Cuthona poritophages on Porites colony, 10mm long. Photo at LOWER RIGHT shows two animals with their egg masses, which are laid over the living coral colony. Africana Bch, 1km south of Kunduchi Bch, Dar es Salaam, Tanzania, June 1977. PHOTOS: Bill Rudman.

RELATED TOPIC

Coral-feeding

This small tergipedid grows to about 11mm. It has only been found on colonies of the coral Porites, on which it lives, feeds and lays its eggs. As most species of Cuthona live and feed on hydroid colonies, this species shows some interesting adaptions to its unique choice of food. Its radular teeth are about half the size of a similar-sized hydroid-feeding Cuthona enabling it to scrape the polyp tissue from each calyx of the coral skeleton. The cnidosac at the tip of each ceras is reduced and non-functional, (Porites nematocysts apparently being worthless for defence), but the epithelial wall at the tip of each ceras is packed with large osmiophil secretory cells apparently for defence.

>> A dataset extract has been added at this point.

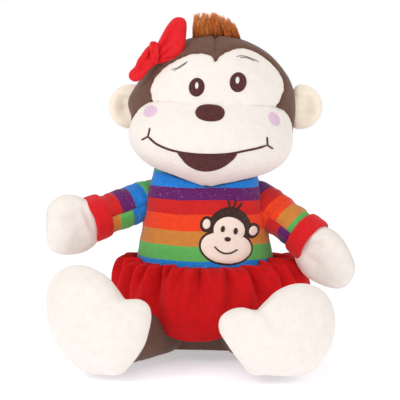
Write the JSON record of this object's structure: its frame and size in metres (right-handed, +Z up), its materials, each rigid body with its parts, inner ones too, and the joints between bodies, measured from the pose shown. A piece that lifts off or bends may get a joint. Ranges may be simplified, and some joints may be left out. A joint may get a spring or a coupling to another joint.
{
  "type": "stuffed monkey doll",
  "caption": "Seated soft toy monkey with round ears, a hair tuft, a bow, a striped shirt, a gathered bubble skirt and mitten hands and feet, jointed at neck and limbs.",
  "frame": {"origin": "centre of the flat underside of the seat", "axes": "-Y is the way the doll faces, +Z is up, +X is the doll's own left"},
  "size_m": [0.2099, 0.1707, 0.2348],
  "materials": {
    "fill": "loose polyester filling",
    "pellet_cotton": "cotton bag of pellets",
    "brown_velboa": "dark brown short-pile plush",
    "cream_velboa": "cream short-pile plush",
    "ear_velboa": "cream short-pile plush",
    "striped_velboa": "short-pile plush with printed stripes in blue, purple, red, orange, tan and green",
    "red_velboa": "red short-pile plush",
    "skirt_velboa": "red short-pile plush",
    "bow_satin": "red woven cloth",
    "tuft_fur": "rust-brown long pile",
    "maroon_thread": "dark maroon embroidery",
    "white_thread": "white embroidery",
    "grey_thread": "dark grey embroidery",
    "pink_thread": "pink embroidery",
    "patch_felt": "brown felt",
    "patch_thread": "embroidery in cream, brown, pink and black"
  },
  "bodies": {
    "torso": {"torso_stuffing": "fill", "pellet_bag": "pellet_cotton", "shirt_front_panel": "striped_velboa", "shirt_back_panel": "striped_velboa", "lower_body_cover": "brown_velboa", "skirt": "skirt_velboa", "patch_backing": "patch_felt", "patch_embroidery": "patch_thread"},
    "neck_core": {"neck_stuffing": "fill"},
    "neck_sleeve": {"neck_cover": "brown_velboa"},
    "head": {"head_stuffing": "fill", "face_upper_panel": "cream_velboa", "muzzle_panel": "cream_velboa", "crown_left_panel": "brown_velboa", "crown_right_panel": "brown_velboa", "left_eye": "maroon_thread", "right_eye": "maroon_thread", "eye_highlights": "white_thread", "nose": "maroon_thread", "mouth_line": "maroon_thread", "mouth_fill": "maroon_thread", "brow_threads": "grey_thread", "cheek_patches": "pink_thread", "hair_tuft": "tuft_fur", "bow_left_loop": "bow_satin", "bow_right_loop": "bow_satin", "bow_knot": "bow_satin"},
    "left_ear": {"left_ear_front": "ear_velboa", "left_ear_back": "ear_velboa"},
    "left_shoulder": {"left_shoulder_stuffing": "fill"},
    "left_arm": {"left_sleeve_upper": "striped_velboa", "left_sleeve_lower": "striped_velboa", "left_arm_stuffing": "fill", "left_cuff": "red_velboa"},
    "left_hand": {"left_hand_front": "cream_velboa", "left_hand_back": "cream_velboa", "left_hand_stuffing": "fill"},
    "left_hip": {"left_hip_stuffing": "fill"},
    "left_leg": {"left_leg_cover": "brown_velboa", "left_leg_stuffing": "fill"},
    "left_foot": {"left_foot_sole": "cream_velboa", "left_foot_upper": "cream_velboa", "left_foot_stuffing": "fill"},
    "right_ear": {"right_ear_front": "ear_velboa", "right_ear_back": "ear_velboa"},
    "right_shoulder": {"right_shoulder_stuffing": "fill"},
    "right_arm": {"right_sleeve_upper": "striped_velboa", "right_sleeve_lower": "striped_velboa", "right_arm_stuffing": "fill", "right_cuff": "red_velboa"},
    "right_hand": {"right_hand_front": "cream_velboa", "right_hand_back": "cream_velboa", "right_hand_stuffing": "fill"},
    "right_hip": {"right_hip_stuffing": "fill"},
    "right_leg": {"right_leg_cover": "brown_velboa", "right_leg_stuffing": "fill"},
    "right_foot": {"right_foot_sole": "cream_velboa", "right_foot_upper": "cream_velboa", "right_foot_stuffing": "fill"}
  },
  "joints": [
    {"name": "head_turn", "type": "hinge", "parent": "torso", "child": "neck_core", "pos_m": [0, 0.004, 0.122], "axis": [0, 0, 1], "range_deg": [-33, 17], "stiffness_Nm_per_rad": 0.35},
    {"name": "head_tilt", "type": "hinge", "parent": "neck_core", "child": "neck_sleeve", "pos_m": [0, 0.004, 0.122], "axis": [0.0958, -0.9954, 0], "range_deg": [-2, 9], "stiffness_Nm_per_rad": 0.8},
    {"name": "head_nod", "type": "hinge", "parent": "neck_sleeve", "child": "head", "pos_m": [0, 0.004, 0.122], "axis": [-0.993, -0.0956, 0.0698], "range_deg": [-8, 12], "stiffness_Nm_per_rad": 0.8},
    {"name": "left_ear_fold", "type": "hinge", "parent": "head", "child": "left_ear", "pos_m": [0.06478, 0.01024, 0.17108], "axis": [-0.0694, -0.0067, -0.9976], "range_deg": [-15, 25], "stiffness_Nm_per_rad": 0.02},
    {"name": "left_shoulder_swing", "type": "hinge", "parent": "torso", "child": "left_shoulder", "pos_m": [0.037, 0.003, 0.107], "axis": [0, 0, -1], "range_deg": [-22, 3], "stiffness_Nm_per_rad": 0.15},
    {"name": "left_shoulder_raise", "type": "hinge", "parent": "left_shoulder", "child": "left_arm", "pos_m": [0.037, 0.003, 0.107], "axis": [-0.4226, -0.9063, 0], "range_deg": [-8, 30], "stiffness_Nm_per_rad": 0.15},
    {"name": "left_wrist_bend", "type": "hinge", "parent": "left_arm", "child": "left_hand", "pos_m": [0.0762, -0.01528, 0.07997], "axis": [-0.4226, -0.9063, 0], "range_deg": [-2, 25], "stiffness_Nm_per_rad": 0.06},
    {"name": "left_hip_spread", "type": "hinge", "parent": "torso", "child": "left_hip", "pos_m": [0.0285, -0.02, 0.0182], "axis": [0, 0, 1], "range_deg": [-6, 20], "stiffness_Nm_per_rad": 0.3},
    {"name": "left_hip_flex", "type": "hinge", "parent": "left_hip", "child": "left_leg", "pos_m": [0.0285, -0.02, 0.0182], "axis": [-0.9336, -0.3584, 0], "range_deg": [0, 20], "stiffness_Nm_per_rad": 0.3},
    {"name": "left_ankle_bend", "type": "hinge", "parent": "left_leg", "child": "left_foot", "pos_m": [0.05322, -0.08441, 0.0194], "axis": [-0.9877, -0.1564, 0], "range_deg": [-20, 20], "stiffness_Nm_per_rad": 0.15},
    {"name": "right_ear_fold", "type": "hinge", "parent": "head", "child": "right_ear", "pos_m": [-0.05692, -0.00148, 0.17161], "axis": [0.0694, 0.0067, 0.9976], "range_deg": [-15, 25], "stiffness_Nm_per_rad": 0.02},
    {"name": "right_shoulder_swing", "type": "hinge", "parent": "torso", "child": "right_shoulder", "pos_m": [-0.037, 0.003, 0.107], "axis": [0, 0, 1], "range_deg": [-22, 15], "stiffness_Nm_per_rad": 0.15},
    {"name": "right_shoulder_raise", "type": "hinge", "parent": "right_shoulder", "child": "right_arm", "pos_m": [-0.037, 0.003, 0.107], "axis": [-0.5446, 0.8387, 0], "range_deg": [-8, 22], "stiffness_Nm_per_rad": 0.15},
    {"name": "right_wrist_bend", "type": "hinge", "parent": "right_arm", "child": "right_hand", "pos_m": [-0.07822, -0.02377, 0.09337], "axis": [-0.5446, 0.8387, 0], "range_deg": [-15, 15], "stiffness_Nm_per_rad": 0.06},
    {"name": "right_hip_spread", "type": "hinge", "parent": "torso", "child": "right_hip", "pos_m": [-0.0285, -0.02, 0.0182], "axis": [0, 0, -1], "range_deg": [-6, 20], "stiffness_Nm_per_rad": 0.3},
    {"name": "right_hip_flex", "type": "hinge", "parent": "right_hip", "child": "right_leg", "pos_m": [-0.0285, -0.02, 0.0182], "axis": [-0.9336, 0.3584, 0], "range_deg": [0, 20], "stiffness_Nm_per_rad": 0.3},
    {"name": "right_ankle_bend", "type": "hinge", "parent": "right_leg", "child": "right_foot", "pos_m": [-0.05322, -0.08441, 0.0194], "axis": [-0.9877, 0.1564, 0], "range_deg": [-20, 20], "stiffness_Nm_per_rad": 0.15}
  ]
}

Cuthona poritophages greatest adaptation is its very rapid life cycle. Adults are sexually mature within 3 weeks of hatching (5-7mm long). The egg masses contain up to 40 eggs which hatch in 5-7 days. Most veligers swim for about 10 minutes then settle on to part of the coral colony where within 30 minutes they have absorbed their velar lobes and within an hour have dropped their shell and metamorphosed into a tiny "slug". A few veligers can remain swimming for at least 4 days. Such variability will enable most larvae to settle on local colonies of Porites, but it also leaves a few larvae the useful ability to travel further afield. In one aquarium study I did in Tanzania, in a 6 week period, 6 animals produced about 120 offspring (in 2 bursts of egglaying). The combined efforts of the original six and their off-spring, resulted in the production of 720 egg masses (approx. 29,000 eggs)!

See other coral-feeding species: Phestilla lugubris, Phestilla minor

References.
• Rudman, W.B. (1979) The ecology and anatomy of a new species of aeolid opisthobranch mollusc: a predator of the reef-forming coral Porites. Zoological Journal of the Linnean Society 65: 339-359.
• Rudman, W.B. (1981) Further studies on the anatomy and ecology of opisthobranch molluscs feeding on the scleractinian coral Porites. Zoological Journal of the Linnean Society, 71: 373-412.